RAW DATA —
★ ★ ★
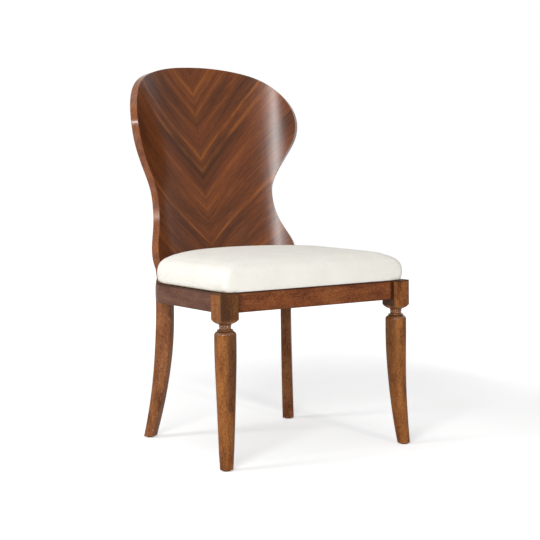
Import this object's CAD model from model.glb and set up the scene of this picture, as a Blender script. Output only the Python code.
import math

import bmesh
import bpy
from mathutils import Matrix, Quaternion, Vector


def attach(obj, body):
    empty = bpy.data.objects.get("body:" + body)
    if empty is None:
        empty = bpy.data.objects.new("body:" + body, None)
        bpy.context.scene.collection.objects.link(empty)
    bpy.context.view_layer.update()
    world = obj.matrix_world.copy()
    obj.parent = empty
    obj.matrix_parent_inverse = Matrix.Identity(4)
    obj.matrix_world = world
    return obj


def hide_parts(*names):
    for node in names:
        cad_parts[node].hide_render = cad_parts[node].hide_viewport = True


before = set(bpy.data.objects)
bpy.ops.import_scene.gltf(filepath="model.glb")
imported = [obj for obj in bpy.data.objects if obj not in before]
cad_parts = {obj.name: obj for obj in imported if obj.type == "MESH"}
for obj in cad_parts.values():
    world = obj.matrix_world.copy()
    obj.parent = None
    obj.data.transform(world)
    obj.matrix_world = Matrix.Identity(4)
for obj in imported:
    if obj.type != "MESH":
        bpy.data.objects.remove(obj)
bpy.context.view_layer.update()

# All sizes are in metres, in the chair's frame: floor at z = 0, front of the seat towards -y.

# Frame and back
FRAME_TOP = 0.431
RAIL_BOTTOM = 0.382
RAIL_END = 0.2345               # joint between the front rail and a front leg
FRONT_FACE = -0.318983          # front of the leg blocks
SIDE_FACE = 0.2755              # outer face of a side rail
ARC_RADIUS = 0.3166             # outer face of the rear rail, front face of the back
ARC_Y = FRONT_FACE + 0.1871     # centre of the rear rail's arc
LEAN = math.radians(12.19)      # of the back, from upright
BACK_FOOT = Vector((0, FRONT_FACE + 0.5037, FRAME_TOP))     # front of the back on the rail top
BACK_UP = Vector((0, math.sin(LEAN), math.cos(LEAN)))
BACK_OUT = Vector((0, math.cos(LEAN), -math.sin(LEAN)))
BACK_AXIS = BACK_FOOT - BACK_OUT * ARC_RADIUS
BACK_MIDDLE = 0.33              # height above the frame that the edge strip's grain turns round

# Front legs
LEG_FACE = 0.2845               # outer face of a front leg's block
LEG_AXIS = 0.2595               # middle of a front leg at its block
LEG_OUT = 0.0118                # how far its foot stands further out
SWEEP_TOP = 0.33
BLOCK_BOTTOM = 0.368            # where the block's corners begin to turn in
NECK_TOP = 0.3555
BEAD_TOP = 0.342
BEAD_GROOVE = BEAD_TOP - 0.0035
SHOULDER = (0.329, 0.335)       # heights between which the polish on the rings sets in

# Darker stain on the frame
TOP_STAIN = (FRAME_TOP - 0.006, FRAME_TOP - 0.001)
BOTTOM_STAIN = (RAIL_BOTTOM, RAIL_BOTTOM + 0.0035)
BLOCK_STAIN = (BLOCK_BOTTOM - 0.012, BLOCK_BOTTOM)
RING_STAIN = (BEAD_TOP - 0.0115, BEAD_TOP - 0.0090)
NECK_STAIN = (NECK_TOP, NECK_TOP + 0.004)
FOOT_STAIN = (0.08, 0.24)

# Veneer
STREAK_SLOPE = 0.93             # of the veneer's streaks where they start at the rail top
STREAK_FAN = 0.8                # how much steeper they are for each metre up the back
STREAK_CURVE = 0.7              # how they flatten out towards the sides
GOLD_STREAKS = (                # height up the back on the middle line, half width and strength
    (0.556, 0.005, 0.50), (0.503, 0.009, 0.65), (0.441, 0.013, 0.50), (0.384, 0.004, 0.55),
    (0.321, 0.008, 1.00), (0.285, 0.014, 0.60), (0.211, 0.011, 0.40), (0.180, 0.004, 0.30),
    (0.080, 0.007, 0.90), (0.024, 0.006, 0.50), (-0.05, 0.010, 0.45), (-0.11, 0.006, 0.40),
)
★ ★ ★
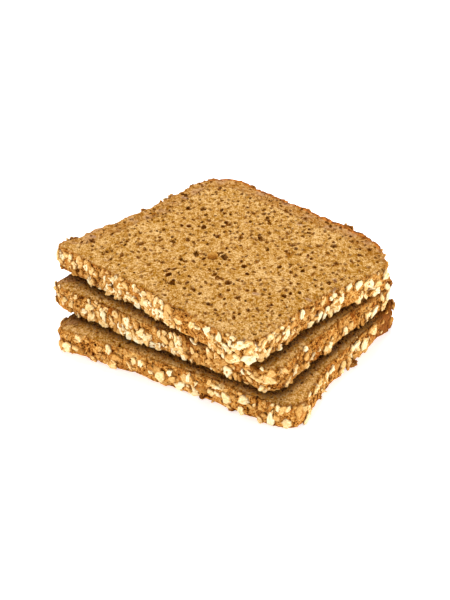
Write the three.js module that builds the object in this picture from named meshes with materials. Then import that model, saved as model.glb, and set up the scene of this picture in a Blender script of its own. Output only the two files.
★ ★ ★
WHAT IS EXPECTED — Reproduce the lines exactly, from the line that contains "Import this object's" through the line that contains "imported = [obj", and nothing more.

FINAL ANSWER —
Import this object's CAD model from model.glb and set up the scene of this picture, as a Blender script. Output only the Python code.
import math

import bmesh
import bpy
from mathutils import Matrix, Quaternion, Vector


def attach(obj, body):
    empty = bpy.data.objects.get("body:" + body)
    if empty is None:
        empty = bpy.data.objects.new("body:" + body, None)
        bpy.context.scene.collection.objects.link(empty)
    bpy.context.view_layer.update()
    world = obj.matrix_world.copy()
    obj.parent = empty
    obj.matrix_parent_inverse = Matrix.Identity(4)
    obj.matrix_world = world
    return obj


def hide_parts(*names):
    for node in names:
        cad_parts[node].hide_render = cad_parts[node].hide_viewport = True


before = set(bpy.data.objects)
bpy.ops.import_scene.gltf(filepath="model.glb")
imported = [obj for obj in bpy.data.objects if obj not in before]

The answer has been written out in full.